Good Companies Free To Raise Salaries Without Threshold If Shareholders PermitIn this age of extreme competition, too many business entities are chasing too few talented people. Hence, it has become a difficult task to recruit and then retain employees. This is especially true when it comes to the higher levels. Also, employee recruitment is a very time consuming and costly affair. Things go out of gear if a top level employee leaves and a replacement is not found soon. Although money is not always the top reason why people leave, it is one of the biggest factors. Companies were hitherto bound by the government regulation that prevented them from raising the cumulative salaries of their employees beyond the threshold of 11 percent of net profits without the permission of the ministry of corporate affairs. But this has now changed.
By A Special Correspondent
Companies that have not defaulted on payment of dues to a bank, other secured creditors and non-convertible debenture holders will now be able to raise the salaries beyond the threshold without seeking government permission by just getting a nod from the shareholders. This will also empower the shareholders. Defaulting companies however, will still have to seek government permission before seeking shareholder nod.

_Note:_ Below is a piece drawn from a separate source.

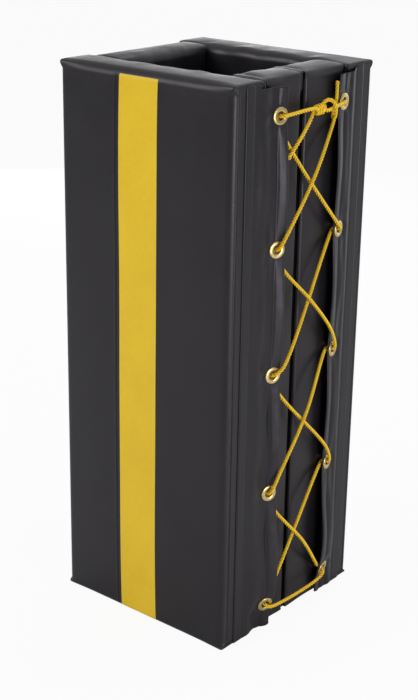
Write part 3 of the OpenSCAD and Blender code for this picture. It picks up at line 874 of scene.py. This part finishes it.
# Each pass: flap, grommet, way through, rise of the rope in front and behind, lift over a crossing
PASSES = [
    (FRONT, 4, 1, 1, -34, 0), (BACK, 3, 1, 14, -6, 0), (FRONT, 2, 1, 12, -31, 0), (BACK, 1, 1, 32, -3, 0),
    (FRONT, 0, -1, -6, 40, 0), (BACK, 0, 1, -13, 12, 0), (FRONT, 1, -1, 34, -32, 13.5),
    (BACK, 2, -1, 34, -1, 7.5), (FRONT, 3, -1, 27, -30, 8.5), (BACK, 4, -1, -1, -22, 6.5),
]
THROUGH = ((5.4, 5.5), (1.8, 1.2), (-8.0, 0.8))
EDGE_FRONT, EDGE_BACK = 4.9, -7.0
KNOT_AT = (15.0, 5.5, -1.0)
KNOT_HALF = [(-11, 2.1, 3.7), (-8.2, -4.8, 2.4), (-5.5, -4.9, -2.2), (-2.8, 1.8, -3.7), (0, 6, 0),
             (2.8, 1.8, 3.7), (5.5, -4.9, 2.2), (8.2, -4.8, -2.4), (10, 2.1, -3.9)]
TAIL_1, TAIL_1_END = [(-14, -9.5, -3.5), (-41, -31, 1.5)], [(19, -65, -4.5)]
TAIL_2 = [(12, 8.5, -1.5), (17, 12.5, 3), (24, 10, 7.5), (28.5, 1, 9.5), (33.5, -13, 6), (42, -18, -4)]
TAIL_2_END = [(-24, -9, -10.5), (-17, 6, -11.2), (-16, 33, -11.5)]


def lace_pass(flap, k, order, up_front, up_back):
    """The points through one grommet, from the flap's edge in front to its edge behind, or back."""
    points = [flap.at_edge(k, up_front, EDGE_FRONT)]
    for out, off in THROUGH:
        way = np.array([INSET, up_front if out > 0 else up_back], float)
        points.append(flap.near(k, out, off * way / np.linalg.norm(way)))
    points.append(flap.at_edge(k, up_back, EDGE_BACK))
    return points if order > 0 else points[::-1]


def lace_route():
    """The rope's centre line: a tail, half the knot, the ten passes, the other half and its tail."""
    left, right = FRONT.near(GROMMETS - 1, 0, (0, 0)), BACK.near(GROMMETS - 1, 0, (0, 0))
    knot_y = (left[1] + right[1]) / 2 + KNOT_AT[1]

    def at_knot(p, y=knot_y):
        return np.array([HALF_W + KNOT_AT[0] + p[2], y + p[0], left[2] + KNOT_AT[2] + p[1]])

    route = [at_knot(p, right[1]) for p in TAIL_2_END[::-1]]
    route += [at_knot(p) for p in TAIL_2[::-1]] + [at_knot(p) for p in KNOT_HALF[::-1]]
    before = None
    for *row, lift in PASSES:
        points = lace_pass(*row)
        if lift:
            route.append((before + points[0]) / 2 + np.array([lift, 0, 0]))
        route += points
        before = points[-1]
    route += [at_knot((-p[0], -p[1], p[2])) for p in KNOT_HALF]
    route += [at_knot(p) for p in TAIL_1] + [at_knot(p, left[1]) for p in TAIL_1_END]
    return np.array(route)


def between_knots(t, t0, t1, a, b):
    return (t1 - t) / (t1 - t0) * a + (t - t0) / (t1 - t0) * b


def smoothed(route, step):
    """A smooth curve through the route's points, at even steps."""
    p = np.concatenate([[2 * route[0] - route[1]], route, [2 * route[-1] - route[-2]]])
    knots = np.concatenate([[0], np.cumsum(np.linalg.norm(np.diff(p, axis=0), axis=1) ** 0.5)])
    dense = []
    for i in range(1, len(p) - 2):
        t0, t1, t2, t3 = knots[i - 1:i + 3]
        t = np.linspace(t1, t2, 24, endpoint=False)[:, None]
        a1 = between_knots(t, t0, t1, p[i - 1], p[i])
        a2 = between_knots(t, t1, t2, p[i], p[i + 1])
        a3 = between_knots(t, t2, t3, p[i + 1], p[i + 2])
        b1, b2 = between_knots(t, t0, t2, a1, a2), between_knots(t, t1, t3, a2, a3)
        dense.append(between_knots(t, t1, t2, b1, b2))
    dense = np.concatenate(dense + [route[-1:]])
    far = np.concatenate([[0], np.cumsum(np.linalg.norm(np.diff(dense, axis=0), axis=1))])
    count = int(round(far[-1] / step)) + 1
    even = np.linspace(0, far[-1], count)
    return np.stack([np.interp(even, far, dense[:, k]) for k in range(3)], 1), even


ROPE_STEP, LAY, STRAND_R, RING_R, UV_LONG = 1.35, 17.5, 1.33, 1.73, 40.0


def rope(name, node):
    """Three round strands laid round the route, a little looser at the cut ends."""
    line, far = smoothed(lace_route(), ROPE_STEP)
    along = unit(np.gradient(line, axis=0))
    side = [np.cross(along[0], [0, 0, 1.0])]
    side[0] /= np.linalg.norm(side[0])
    for d in along[1:]:
        s = side[-1] - side[-1].dot(d) * d
        side.append(s / np.linalg.norm(s))
    side = np.array(side)
    up = np.cross(along, side)
    sides = 10
    verts, faces, uv, wear_and_painted_light = [], [], [], []
    loosen = 0.55 * bell(far, 4.0) + 0.75 * bell(far - far[-1], 6.0)
    for strand in range(3):
        turn = 2 * math.pi * (far / LAY + strand / 3)
        off = (RING_R + loosen)[:, None]
        centre = line + off * (np.cos(turn)[:, None] * side + np.sin(turn)[:, None] * up)
        way = unit(np.gradient(centre, axis=0))
        out = unit(centre - line)
        out = unit(out - np.sum(out * way, 1)[:, None] * way)
        flank = np.cross(way, out)
        base = len(verts)
        for q in range(sides):
            a = 2 * math.pi * q / sides
            ring = centre + STRAND_R * (math.cos(a) * out + math.sin(a) * flank)
            verts += list(ring)
            # painted shade: each strand's side that faces the rope's middle is marked for the darker
            # valley colour
            wear_and_painted_light += [float(smooth((0.62 - math.cos(a)) / 0.9))] * len(far)
            uv += [(f / UV_LONG, (q if q <= sides / 2 else sides - q) / sides) for f in far]
        rows = len(far)
        for q in range(sides):
            a, b = base + q * rows, base + (q + 1) % sides * rows
            faces += [(a + j, b + j, b + j + 1, a + j + 1) for j in range(rows - 1)]
        faces.append(tuple(base + q * rows for q in range(sides))[::-1])
        faces.append(tuple(base + q * rows + rows - 1 for q in range(sides)))
    obj = make_object(name, verts, faces, ROPE, node, wear_and_painted_light=wear_and_painted_light, uv=uv)
    return obj, line, along, far


def melted_end(name, at, way, seed, size):
    """The end of the rope, cut hot: the strands run together in a rounded, uneven lump."""
    rows, turn = 9, 18
    way = Vector(way)
    frame_of = way.to_track_quat("Z", "Y").to_matrix()
    verts, uv = [], []
    for j in range(rows):
        f = j / (rows - 1)
        r = size * math.sin(math.pi * (0.12 + 0.85 * f)) ** 0.6
        h = (f - 0.55) * 3.4
        for q in range(turn):
            a = 2 * math.pi * q / turn
            lobes = 1 + 0.10 * math.cos(3 * a + seed) * (1 - f) + 0.05 * math.sin(5 * a + seed + 3 * f)
            p = frame_of @ Vector((r * lobes * math.cos(a), r * lobes * math.sin(a), h))
            verts.append(np.array(at) + np.array(p))
            uv.append((h / UV_LONG, q / turn))
    faces = grid_faces(rows, turn, close=True)
    faces += [tuple(range(turn))[::-1], tuple((rows - 1) * turn + q for q in range(turn))]
    obj = make_object(name, verts, faces, MELTED, uv=uv)
    return obj


lace, line, along, far = rope("yellow_lace", "lace")
end_1 = melted_end("lace_end_1", line[0], -along[0], 1.0, 3.0)
end_2 = melted_end("lace_end_2", line[-1], along[-1], 2.4, 3.3)


# Camera, floor and light

AZIMUTH, ELEVATION, ROLL = 39.402, 20.231, 0.9958
FOCAL_PIXELS, PHOTO_PIXELS, SENSOR = 1433.5, 700, 36.0
CAMERA_AT = (1.42688, -1.74713, 1.26058)
FLOOR_HALF, FLOOR_Z = 16.0, -0.0008
WHITE = (1, 1, 1, 1)


def set_camera():
    az, el, roll = math.radians(AZIMUTH), math.radians(ELEVATION), math.radians(ROLL)
    back = Vector((math.sin(az) * math.cos(el), -math.cos(az) * math.cos(el), math.sin(el)))
    right = Vector((math.cos(az), math.sin(az), 0))
    up = back.cross(right)
    x = math.cos(roll) * right + math.sin(roll) * up
    y = -math.sin(roll) * right + math.cos(roll) * up
    data = bpy.data.cameras.new("photo_camera")
    data.sensor_width, data.lens = SENSOR, FOCAL_PIXELS / PHOTO_PIXELS * SENSOR
    data.clip_end = 60
    obj = new_object("photo_camera", data)
    obj.matrix_world = Matrix.Translation(CAMERA_AT) @ Matrix((x, y, back)).transposed().to_4x4()
    bpy.context.scene.camera = obj


def set_floor():
    mesh = bpy.data.meshes.new("studio_floor")
    corners = ((-1, -1), (1, -1), (1, 1), (-1, 1))
    mesh.from_pydata([(x * FLOOR_HALF, y * FLOOR_HALF, FLOOR_Z) for x, y in corners], [], [(0, 1, 2, 3)])
    obj = new_object("studio_floor", mesh)
    mat = bpy.data.materials.new("studio_floor_white")
    mat.use_nodes = True
    tree = mat.node_tree
    tree.nodes.clear()
    paint = add(tree, "ShaderNodeBsdfDiffuse", {"Color": (0.80, 0.80, 0.80, 1)})
    glow = add(tree, "ShaderNodeEmission", {"Color": WHITE, "Strength": 1.0})
    seen = add(tree, "ShaderNodeLightPath", {}).outputs["Is Camera Ray"]
    mix = add(tree, "ShaderNodeMixShader", {"Fac": maths(tree, "MULTIPLY", seen, 0.93),
                                            1: paint.outputs[0], 2: glow.outputs[0]})
    add(tree, "ShaderNodeOutputMaterial", {"Surface": mix.outputs[0]})
    mesh.materials.append(mat)


def set_light():
    scene = bpy.context.scene
    world = bpy.data.worlds.new("studio")
    scene.world = world
    world.use_nodes = True
    tree = world.node_tree
    tree.nodes.clear()
    soft = add(tree, "ShaderNodeBackground", {"Color": WHITE, "Strength": 0.46})
    white = add(tree, "ShaderNodeBackground", {"Color": WHITE, "Strength": 1.0})
    seen = add(tree, "ShaderNodeLightPath", {}).outputs["Is Camera Ray"]
    mix = add(tree, "ShaderNodeMixShader", {"Fac": seen, 1: soft.outputs[0], 2: white.outputs[0]})
    add(tree, "ShaderNodeOutputWorld", {"Surface": mix.outputs[0]})
    for name, at, aim, size, power in (
            ("key_softbox", (-1.6, -2.6, 2.4), (0, 0, 0.5), 1.6, 42),
            ("side_softbox", (2.6, -0.5, 0.56), (0.1, 0, 0.45), 1.1, 22),
            ("top_softbox", (0.1, 0.9, 3.0), (0, 0, 0.7), 3.2, 22),
            ("rear_softbox", (-0.7, 1.9, 1.6), (0, 0, 0.9), 1.5, 3.5),
            ("back_softbox", (0.5, 2.7, 0.8), (0.1, 0, 0.45), 1.6, 7),
            ("far_softbox", (-2.3, 2.2, 0.55), (0, 0, 0.45), 1.5, 20)):
        data = bpy.data.lights.new(name, "AREA")
        data.size, data.energy = size, power
        data.color = (0.975, 0.965, 1.0)
        obj = new_object(name, data)
        way = Vector(at) - Vector(aim)
        obj.matrix_world = Matrix.Translation(at) @ way.to_track_quat("Z", "Y").to_matrix().to_4x4()
        obj.visible_camera = False
    scene.view_settings.view_transform = "Standard"


set_camera()
set_floor()
set_light()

This is the latest move in a series of moves the government has taken recently to remove unnecessary hurdles in the working of good companies and in empowering shareholders. There are still many areas where companies need to take permission from the government. The ministry must identify these and do away with the ones that are not necessary. However, shareholder empowerment is meaningless if not accompanied by tightening of corporate governance rules as the views of minority shareholders are almost never given any importance in closely held companies and resolutions are pushed through by brute numbers.